We consider this to be the main value of art-medium; art understood as medium communicating about itself –in an ongoing creation and renewal. Art that changes the perception of the world and revises the existing methods of communicating with it. Art that liberates the need of fresh perception and independence of thinking, with time moving into other areas of human creativity”.
This is a fragment of a manifesto signed by me and attendees of the Photo-Medium-Art Seminar. It was our contribution to the discussion at the conference called “Art as Art Medium”, which I organized in Domek Romański (Roman House) on 14-16.04.1981. It was attended, amongst others, by Jan Berdyszak, Janusz Bogucki, Jan Chwałczyk, Urszula Czartoryska, Zbigniew Dłubak, Zdzisław Jurkiewicz, Bożena Kowalska, Andrzej Lachowicz, Jerzy Ludwiński, Jerzy Lukierski, Józef Robakowski, Zbigniew Staniewski, Grzegorz Sztabiński, Ryszard Winiarski and Jan S. Wojciechowski. At the same time, it was a culminating point of the medialism promoted by “Foto-Medium-Art” Gallery – the time, which witnessed the predominance of exhibitions by not so much photographers as multimedia artists who simply use photography in their art.
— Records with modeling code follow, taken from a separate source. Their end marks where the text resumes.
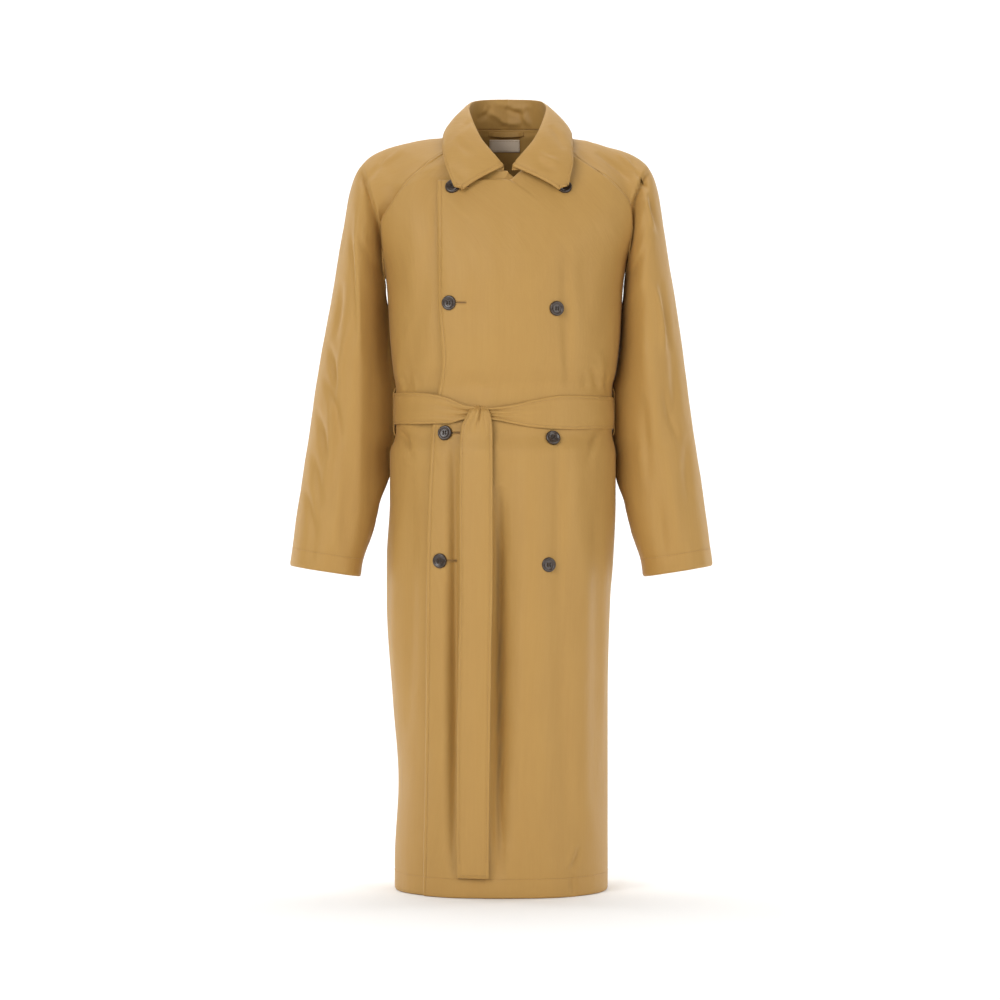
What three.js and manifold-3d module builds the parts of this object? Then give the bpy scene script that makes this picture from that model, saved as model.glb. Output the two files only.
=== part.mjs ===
// A double-breasted trench coat with raglan sleeves, a turn-down collar and a tied belt.
// It stands filled out, as if worn, and every piece is a thin wall of cloth.
// Millimetres, +Z up, the front faces -Y and +X is on the right as seen from the front.
// The origin is at the height of the neck's base, midway between the shoulders.
import * as THREE from "three";
import { mergeVertices } from "three/addons/utils/BufferGeometryUtils.js";
import Module from "manifold-3d";

const wasm = await Module();
wasm.setup();

// Cloth and seams
const CLOTH = 1.5;
const SEAM = 0.3;
const HEM_CLOTH = 2.4;
const HEM_DEPTH = 30;

// Lap of the fronts: how far the under one sinks, where, and how its hidden corner slopes
const LAP = {
  drop: 2.9,
  run: 40,
  margin: 4,
  highest: -52,
  lowest: -66,
  topX: 44,
  slope: 0.6,
  settled: 0.5,
  tuck: 5,
  tuckHighest: -88,
  tuckLowest: -125,
};

// Levels on the trunk
const UNDERARM_Z = -237;
const WAIST = { top: -406, bottom: -474 };
const HIP_Z = -508;
const HEM_Z = -1210;

// Neck seam: an oval that is low in front and high behind
const NECK = { x: 6, halfWidth: 75, y: -7.5, halfDepth: 87.5, side: 2, tilt: 43, dip: 19 };
const FRONT_RAGLAN_TURN = 75;
const BACK_RAGLAN_TURN = 115;
const NECK_REACH = 2.6;
const NOTCH_WIDTH = 26;

// How full the trunk's sections are: 2 is an ellipse, more is squarer
const FULLNESS = 2.3;

// Half widths and depths of the trunk at each height; spread widens the back only
const trunkSections = [
  { z: 14, left: 66, right: 78, front: 42, back: 84, spread: 4 },
  { z: -10, left: 74, right: 88, front: 62, back: 90, spread: 38 },
  { z: -32, left: 146, right: 160, front: 84, back: 98, spread: 8 },
  { z: -73, left: 212, right: 224, front: 101, back: 110, spread: -6 },
  { z: -112, left: 225, right: 232, front: 119, back: 120, spread: -4 },
  { z: -142, left: 220, right: 226, front: 131, back: 126, spread: 0 },
  { z: -199, left: 197, right: 200, front: 146, back: 134, spread: 0 },
  { z: -237, left: 190, right: 193, front: 150, back: 137, spread: 0 },
  { z: -319, left: 185, right: 188, front: 149, back: 136, spread: 0 },
  { z: -372, left: 180, right: 182, front: 142, back: 128, spread: 0 },
  { z: -406, left: 175, right: 175, front: 131, back: 117, spread: 0 },
  { z: -474, left: 175, right: 175, front: 131, back: 117, spread: 0 },
  { z: -508, left: 185, right: 181, front: 142, back: 128, spread: 0 },
  { z: -583, left: 185, right: 181, front: 147, back: 133, spread: 0 },
  { z: -680, left: 190, right: 177, front: 149, back: 135, spread: 0 },
  { z: -745, left: 190, right: 172, front: 149, back: 136, spread: 0 },
  { z: -907, left: 180, right: 168, front: 150, back: 137, spread: 0 },
  { z: -1037, left: 171, right: 168, front: 150, back: 138, spread: 0 },
  { z: -1166, left: 177, right: 168, front: 150, back: 138, spread: 0 },
  { z: -1210, left: 177, right: 168, front: 150, back: 138, spread: 0 },
];

// Raglan seams from neck (at 0) to underarm (at 1), and the shoulder line above them
const frontRaglan = [
  { at: 0, left: 66, right: 78, z: -10 },
  { at: 0.15, left: 102, right: 116, z: -32 },
  { at: 0.38, left: 154, right: 172, z: -75 },
  { at: 0.55, left: 181, right: 203, z: -112 },
  { at: 0.68, left: 197, right: 206, z: -142 },
  { at: 0.85, left: 194.5, right: 198, z: -199 },
  { at: 1, left: 190, right: 193, z: -237 },
];
const backRaglan = [
  { at: 0, left: 62, right: 74, z: 17 },
  { at: 0.15, left: 92, right: 104, z: -12 },
  { at: 0.38, left: 138, right: 148, z: -52 },
  { at: 0.55, left: 170, right: 180, z: -94 },
  { at: 0.68, left: 190, right: 196, z: -136 },
  { at: 0.85, left: 194.5, right: 197.5, z: -196 },
  { at: 1, left: 190, right: 193, z: -237 },
];
const shoulderLine = [
  { at: 0, left: 69, right: 81, z: 5 },
  { at: 0.15, left: 118, right: 122, z: 2 },
  { at: 0.38, left: 168, right: 160, z: -8 },
  { at: 0.55, left: 210, right: 203, z: -22 },
  { at: 0.68, left: 234, right: 233, z: -44 },
  { at: 0.85, left: 249, right: 248, z: -80 },
  { at: 1, left: 259, right: 257, z: -130 },
];

// Sleeve rings below the underarm: ends of each ring's slanting width, its middle and its depth
const sleeveRings = [
  { innerLeft: 193, innerRight: 196, innerZ: -262, outerLeft: 267, outerRight: 264, outerZ: -172, y: 2, depth: 84 },
  { innerLeft: 191, innerRight: 194, innerZ: -300, outerLeft: 275, outerRight: 272, outerZ: -222, y: 5, depth: 83 },
  { innerLeft: 189, innerRight: 192, innerZ: -345, outerLeft: 285, outerRight: 281, outerZ: -280, y: 8, depth: 80 },
  { innerLeft: 188, innerRight: 189, innerZ: -400, outerLeft: 297, outerRight: 290, outerZ: -345, y: 8, depth: 77 },
  { innerLeft: 189, innerRight: 188, innerZ: -455, outerLeft: 307, outerRight: 299, outerZ: -412, y: 6, depth: 74 },
  { innerLeft: 192, innerRight: 189, innerZ: -510, outerLeft: 317, outerRight: 308, outerZ: -478, y: 3, depth: 70 },
  { innerLeft: 199, innerRight: 193, innerZ: -570, outerLeft: 328, outerRight: 318, outerZ: -548, y: -1, depth: 66 },
  { innerLeft: 213, innerRight: 206, innerZ: -635, outerLeft: 338, outerRight: 327, outerZ: -615, y: -5, depth: 62 },
  { innerLeft: 231, innerRight: 224, innerZ: -692, outerLeft: 345, outerRight: 335, outerZ: -674, y: -8, depth: 59 },
  { innerLeft: 232, innerRight: 225, innerZ: -706, outerLeft: 347, outerRight: 337, outerZ: -688, y: -8, depth: 58 },
];

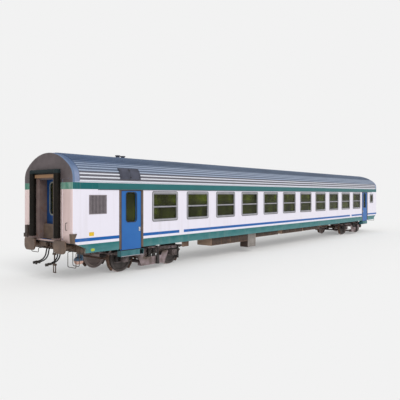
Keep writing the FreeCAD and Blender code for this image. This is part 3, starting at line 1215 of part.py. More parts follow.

The formal change in the name from Wrocławska Galeria Fotografii (Wrocław Photography Gallery) to Galeria “Foto-Medium-Art” (“Foto-Medium-Art Gallery) took place on 17 October 1978. It was preceded by a series of discussions at “Photo-Medium-Art” Forums held under the following titles: “Photography as Photography”, “Photography as Relation”, “Photography as Material”, “Photography as a Tool, Video as a Tool”, “Photography as Ideology”, “Photography as Film, Film as Photography” and “Photography as Algorithm”. The first of these discussions was held on 17.12.1977. Its active participants comprised: Sławomir Magala, Krzysztof Kąkolewski, Janusz Zagrodzki, Wojciech Bruszewski, Zbigniew Dłubak, Bogdan Dziworski, Marcin Giżycki, Grzegorz Królikiewicz, Paweł Kwiek, Marceli Bacciarelli and Marek Hołyński.
The exhibition that inaugurated the new program was “Media” featuring works by Alek Figura, Ireneusz Kulika, Jerzy Olek and Ryszard Tabaka.